What you will do:
Return, word for word, every line that follows.

[Start]

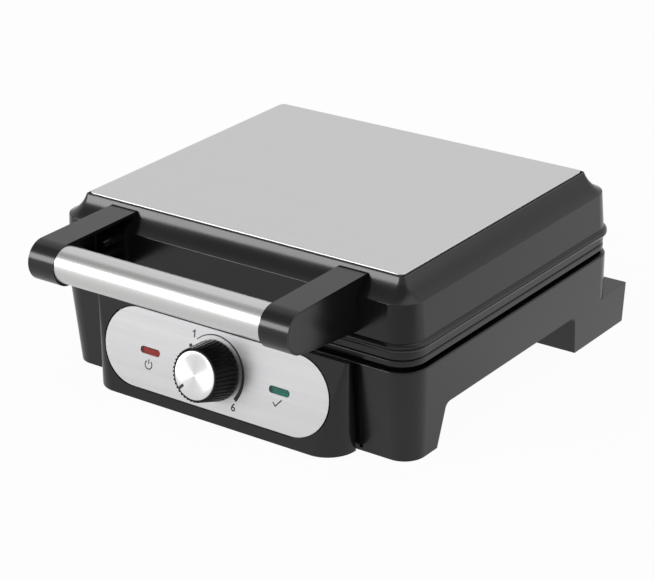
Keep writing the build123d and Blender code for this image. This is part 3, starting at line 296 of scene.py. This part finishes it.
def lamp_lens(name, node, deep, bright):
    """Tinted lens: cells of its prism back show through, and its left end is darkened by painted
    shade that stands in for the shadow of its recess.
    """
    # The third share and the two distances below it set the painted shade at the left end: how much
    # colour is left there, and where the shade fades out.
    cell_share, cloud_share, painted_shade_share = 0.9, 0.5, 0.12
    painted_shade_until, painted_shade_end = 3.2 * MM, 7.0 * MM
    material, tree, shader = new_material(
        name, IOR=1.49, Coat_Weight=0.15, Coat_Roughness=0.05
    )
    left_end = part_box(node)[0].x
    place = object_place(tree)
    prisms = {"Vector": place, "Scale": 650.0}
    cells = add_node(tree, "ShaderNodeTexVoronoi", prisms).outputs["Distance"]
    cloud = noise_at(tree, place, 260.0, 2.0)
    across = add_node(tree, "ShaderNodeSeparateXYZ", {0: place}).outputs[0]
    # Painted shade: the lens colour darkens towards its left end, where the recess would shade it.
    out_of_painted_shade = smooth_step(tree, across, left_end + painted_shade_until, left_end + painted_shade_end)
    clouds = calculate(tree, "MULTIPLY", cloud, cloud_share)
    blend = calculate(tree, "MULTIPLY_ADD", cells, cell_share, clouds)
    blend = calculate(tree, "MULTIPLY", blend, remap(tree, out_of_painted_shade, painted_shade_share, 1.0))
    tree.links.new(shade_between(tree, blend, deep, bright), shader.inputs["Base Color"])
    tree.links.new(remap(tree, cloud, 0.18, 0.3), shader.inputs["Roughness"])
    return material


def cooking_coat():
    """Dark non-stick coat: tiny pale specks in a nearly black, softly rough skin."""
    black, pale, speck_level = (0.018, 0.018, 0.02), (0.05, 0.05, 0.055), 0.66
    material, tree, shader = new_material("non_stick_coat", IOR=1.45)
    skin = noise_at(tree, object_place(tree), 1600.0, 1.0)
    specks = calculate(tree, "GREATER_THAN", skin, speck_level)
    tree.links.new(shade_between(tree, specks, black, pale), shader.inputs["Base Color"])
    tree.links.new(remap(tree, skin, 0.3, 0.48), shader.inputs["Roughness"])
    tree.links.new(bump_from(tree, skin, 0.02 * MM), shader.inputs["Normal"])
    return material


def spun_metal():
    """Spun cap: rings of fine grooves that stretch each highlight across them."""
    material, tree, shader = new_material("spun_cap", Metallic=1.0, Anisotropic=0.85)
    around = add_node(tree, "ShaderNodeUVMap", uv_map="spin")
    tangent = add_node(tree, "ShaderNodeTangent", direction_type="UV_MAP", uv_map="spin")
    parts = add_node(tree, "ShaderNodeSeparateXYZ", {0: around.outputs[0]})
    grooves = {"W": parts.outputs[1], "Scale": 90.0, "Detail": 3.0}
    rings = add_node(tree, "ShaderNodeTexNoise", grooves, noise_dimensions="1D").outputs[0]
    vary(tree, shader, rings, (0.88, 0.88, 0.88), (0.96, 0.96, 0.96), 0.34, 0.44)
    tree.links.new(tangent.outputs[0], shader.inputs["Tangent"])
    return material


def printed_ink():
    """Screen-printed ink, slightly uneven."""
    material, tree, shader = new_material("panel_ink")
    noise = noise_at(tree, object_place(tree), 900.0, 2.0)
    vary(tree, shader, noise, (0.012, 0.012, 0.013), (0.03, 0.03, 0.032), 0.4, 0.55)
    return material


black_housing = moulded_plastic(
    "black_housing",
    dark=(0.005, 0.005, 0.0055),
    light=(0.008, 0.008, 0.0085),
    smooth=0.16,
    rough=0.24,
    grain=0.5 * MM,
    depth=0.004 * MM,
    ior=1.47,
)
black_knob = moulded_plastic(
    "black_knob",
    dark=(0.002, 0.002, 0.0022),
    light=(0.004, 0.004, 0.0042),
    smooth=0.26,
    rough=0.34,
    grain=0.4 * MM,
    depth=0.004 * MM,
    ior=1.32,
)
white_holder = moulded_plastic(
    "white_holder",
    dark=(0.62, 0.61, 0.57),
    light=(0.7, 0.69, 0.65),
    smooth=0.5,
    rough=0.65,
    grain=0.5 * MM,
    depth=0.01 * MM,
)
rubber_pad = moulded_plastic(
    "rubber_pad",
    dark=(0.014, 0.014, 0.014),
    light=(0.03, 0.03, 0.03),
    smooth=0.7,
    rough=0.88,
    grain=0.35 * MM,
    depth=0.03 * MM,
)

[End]

Solution for this exercise:
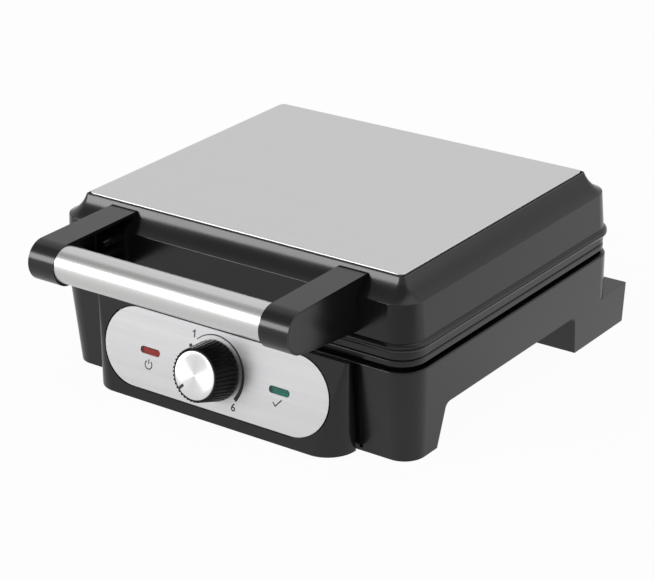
Keep writing the build123d and Blender code for this image. This is part 3, starting at line 296 of scene.py. This part finishes it.
def lamp_lens(name, node, deep, bright):
    """Tinted lens: cells of its prism back show through, and its left end is darkened by painted
    shade that stands in for the shadow of its recess.
    """
    # The third share and the two distances below it set the painted shade at the left end: how much
    # colour is left there, and where the shade fades out.
    cell_share, cloud_share, painted_shade_share = 0.9, 0.5, 0.12
    painted_shade_until, painted_shade_end = 3.2 * MM, 7.0 * MM
    material, tree, shader = new_material(
        name, IOR=1.49, Coat_Weight=0.15, Coat_Roughness=0.05
    )
    left_end = part_box(node)[0].x
    place = object_place(tree)
    prisms = {"Vector": place, "Scale": 650.0}
    cells = add_node(tree, "ShaderNodeTexVoronoi", prisms).outputs["Distance"]
    cloud = noise_at(tree, place, 260.0, 2.0)
    across = add_node(tree, "ShaderNodeSeparateXYZ", {0: place}).outputs[0]
    # Painted shade: the lens colour darkens towards its left end, where the recess would shade it.
    out_of_painted_shade = smooth_step(tree, across, left_end + painted_shade_until, left_end + painted_shade_end)
    clouds = calculate(tree, "MULTIPLY", cloud, cloud_share)
    blend = calculate(tree, "MULTIPLY_ADD", cells, cell_share, clouds)
    blend = calculate(tree, "MULTIPLY", blend, remap(tree, out_of_painted_shade, painted_shade_share, 1.0))
    tree.links.new(shade_between(tree, blend, deep, bright), shader.inputs["Base Color"])
    tree.links.new(remap(tree, cloud, 0.18, 0.3), shader.inputs["Roughness"])
    return material


def cooking_coat():
    """Dark non-stick coat: tiny pale specks in a nearly black, softly rough skin."""
    black, pale, speck_level = (0.018, 0.018, 0.02), (0.05, 0.05, 0.055), 0.66
    material, tree, shader = new_material("non_stick_coat", IOR=1.45)
    skin = noise_at(tree, object_place(tree), 1600.0, 1.0)
    specks = calculate(tree, "GREATER_THAN", skin, speck_level)
    tree.links.new(shade_between(tree, specks, black, pale), shader.inputs["Base Color"])
    tree.links.new(remap(tree, skin, 0.3, 0.48), shader.inputs["Roughness"])
    tree.links.new(bump_from(tree, skin, 0.02 * MM), shader.inputs["Normal"])
    return material


def spun_metal():
    """Spun cap: rings of fine grooves that stretch each highlight across them."""
    material, tree, shader = new_material("spun_cap", Metallic=1.0, Anisotropic=0.85)
    around = add_node(tree, "ShaderNodeUVMap", uv_map="spin")
    tangent = add_node(tree, "ShaderNodeTangent", direction_type="UV_MAP", uv_map="spin")
    parts = add_node(tree, "ShaderNodeSeparateXYZ", {0: around.outputs[0]})
    grooves = {"W": parts.outputs[1], "Scale": 90.0, "Detail": 3.0}
    rings = add_node(tree, "ShaderNodeTexNoise", grooves, noise_dimensions="1D").outputs[0]
    vary(tree, shader, rings, (0.88, 0.88, 0.88), (0.96, 0.96, 0.96), 0.34, 0.44)
    tree.links.new(tangent.outputs[0], shader.inputs["Tangent"])
    return material


def printed_ink():
    """Screen-printed ink, slightly uneven."""
    material, tree, shader = new_material("panel_ink")
    noise = noise_at(tree, object_place(tree), 900.0, 2.0)
    vary(tree, shader, noise, (0.012, 0.012, 0.013), (0.03, 0.03, 0.032), 0.4, 0.55)
    return material


black_housing = moulded_plastic(
    "black_housing",
    dark=(0.005, 0.005, 0.0055),
    light=(0.008, 0.008, 0.0085),
    smooth=0.16,
    rough=0.24,
    grain=0.5 * MM,
    depth=0.004 * MM,
    ior=1.47,
)
black_knob = moulded_plastic(
    "black_knob",
    dark=(0.002, 0.002, 0.0022),
    light=(0.004, 0.004, 0.0042),
    smooth=0.26,
    rough=0.34,
    grain=0.4 * MM,
    depth=0.004 * MM,
    ior=1.32,
)
white_holder = moulded_plastic(
    "white_holder",
    dark=(0.62, 0.61, 0.57),
    light=(0.7, 0.69, 0.65),
    smooth=0.5,
    rough=0.65,
    grain=0.5 * MM,
    depth=0.01 * MM,
)
rubber_pad = moulded_plastic(
    "rubber_pad",
    dark=(0.014, 0.014, 0.014),
    light=(0.03, 0.03, 0.03),
    smooth=0.7,
    rough=0.88,
    grain=0.35 * MM,
    depth=0.03 * MM,
)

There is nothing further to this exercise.